Dealing with breaking bonds

When the boundary between the QM and MM region breaks a covalent bond, this bond has to be treated with care. CP2K offers some alternatives. One of the most simple is adding a link atom to saturate the valence of the QM dangling atom. More about this can be found in the QMMM input part of the guide. To avoid spurious polarisations at the boundary between the QM and MM part, the bonds to be cut should not be chosen arbitrarily. When possible, one should break only C-C bonds, due to their symmetry and the total absence of electronegativity.

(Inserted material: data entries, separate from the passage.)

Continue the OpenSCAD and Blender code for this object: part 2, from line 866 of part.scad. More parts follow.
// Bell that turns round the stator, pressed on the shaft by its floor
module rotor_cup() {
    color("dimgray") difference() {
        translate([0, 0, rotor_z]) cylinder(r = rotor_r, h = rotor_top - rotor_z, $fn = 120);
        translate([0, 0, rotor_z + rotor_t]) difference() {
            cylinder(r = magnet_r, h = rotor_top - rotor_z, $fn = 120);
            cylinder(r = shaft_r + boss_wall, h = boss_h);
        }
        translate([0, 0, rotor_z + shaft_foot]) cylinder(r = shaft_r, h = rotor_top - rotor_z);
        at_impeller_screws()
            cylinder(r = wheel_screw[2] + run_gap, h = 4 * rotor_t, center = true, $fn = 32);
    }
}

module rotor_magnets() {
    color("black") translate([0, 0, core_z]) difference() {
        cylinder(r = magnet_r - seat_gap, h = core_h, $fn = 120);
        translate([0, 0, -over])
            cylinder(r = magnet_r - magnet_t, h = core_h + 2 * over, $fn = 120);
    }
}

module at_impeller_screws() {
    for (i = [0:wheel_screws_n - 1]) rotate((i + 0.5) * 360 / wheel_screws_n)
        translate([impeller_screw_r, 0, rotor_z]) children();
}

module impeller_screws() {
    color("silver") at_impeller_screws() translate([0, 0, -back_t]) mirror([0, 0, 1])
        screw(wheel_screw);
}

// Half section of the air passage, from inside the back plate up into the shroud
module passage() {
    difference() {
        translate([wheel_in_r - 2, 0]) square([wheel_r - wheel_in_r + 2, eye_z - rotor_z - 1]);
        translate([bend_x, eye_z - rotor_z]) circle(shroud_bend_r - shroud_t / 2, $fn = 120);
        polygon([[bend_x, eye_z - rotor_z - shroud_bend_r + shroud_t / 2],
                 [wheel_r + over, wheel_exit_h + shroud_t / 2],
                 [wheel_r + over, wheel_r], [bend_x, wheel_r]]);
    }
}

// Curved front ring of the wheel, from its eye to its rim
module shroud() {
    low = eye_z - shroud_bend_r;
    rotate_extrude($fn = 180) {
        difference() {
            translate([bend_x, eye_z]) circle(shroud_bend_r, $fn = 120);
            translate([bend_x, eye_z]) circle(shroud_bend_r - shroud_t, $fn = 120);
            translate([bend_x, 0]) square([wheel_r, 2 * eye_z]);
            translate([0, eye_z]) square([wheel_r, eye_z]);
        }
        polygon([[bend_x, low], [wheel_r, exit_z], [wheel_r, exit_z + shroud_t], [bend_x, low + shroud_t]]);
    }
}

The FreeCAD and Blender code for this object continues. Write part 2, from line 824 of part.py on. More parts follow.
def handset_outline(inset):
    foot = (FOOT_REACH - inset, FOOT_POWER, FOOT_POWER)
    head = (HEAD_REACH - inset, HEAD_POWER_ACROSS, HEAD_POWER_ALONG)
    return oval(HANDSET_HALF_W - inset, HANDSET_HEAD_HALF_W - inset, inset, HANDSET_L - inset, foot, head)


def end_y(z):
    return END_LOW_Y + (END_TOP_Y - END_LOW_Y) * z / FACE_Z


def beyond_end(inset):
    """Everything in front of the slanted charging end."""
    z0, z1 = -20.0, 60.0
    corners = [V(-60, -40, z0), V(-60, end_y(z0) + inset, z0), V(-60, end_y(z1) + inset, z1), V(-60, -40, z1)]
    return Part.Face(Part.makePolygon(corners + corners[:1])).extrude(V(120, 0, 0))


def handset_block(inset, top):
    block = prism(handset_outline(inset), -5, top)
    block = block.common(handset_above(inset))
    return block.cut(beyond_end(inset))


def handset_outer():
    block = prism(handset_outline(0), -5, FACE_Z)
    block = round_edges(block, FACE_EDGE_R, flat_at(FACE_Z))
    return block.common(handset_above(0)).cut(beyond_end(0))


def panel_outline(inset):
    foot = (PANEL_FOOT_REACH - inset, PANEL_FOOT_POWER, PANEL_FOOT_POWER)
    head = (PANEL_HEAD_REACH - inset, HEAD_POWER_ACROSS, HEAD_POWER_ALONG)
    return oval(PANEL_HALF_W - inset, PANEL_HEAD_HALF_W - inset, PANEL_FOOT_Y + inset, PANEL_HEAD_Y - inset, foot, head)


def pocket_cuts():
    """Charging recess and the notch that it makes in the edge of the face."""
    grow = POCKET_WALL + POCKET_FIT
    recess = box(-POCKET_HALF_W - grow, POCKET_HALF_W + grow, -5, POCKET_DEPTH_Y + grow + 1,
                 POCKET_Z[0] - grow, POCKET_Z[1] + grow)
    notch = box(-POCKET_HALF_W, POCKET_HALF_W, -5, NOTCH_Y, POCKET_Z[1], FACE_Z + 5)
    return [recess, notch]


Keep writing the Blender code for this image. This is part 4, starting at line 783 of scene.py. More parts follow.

The bonds can be identified via visual inspection, e.g. with vmd or another pdb viewer, or by observation of the pdb file. You should first find the residues within the QM region which are bonded to residues treated without QM. Within these residues you can then find the C-C bond to break, and record the atomic indexes of the QM and MM C atoms. These will be needed to correctly treat a QM-MM bond in CP2K (see section).

Expanding or shrinking the QM region

You may want to examine the effect of growing or shrinking the QM region on your property of interest in order to decide on a suitable region size. If the calculation is taking too long you could consider reducing the number of QM atoms in the region (i.e. shrinking the region), or if the chemistry is not sufficiently included the region can be expanded. This can be done by increasing or decreasing the distance around the ligand (or region of interest) using the above approach. The property of interest can be measured for different QM region sizes and used to determine the optimum size.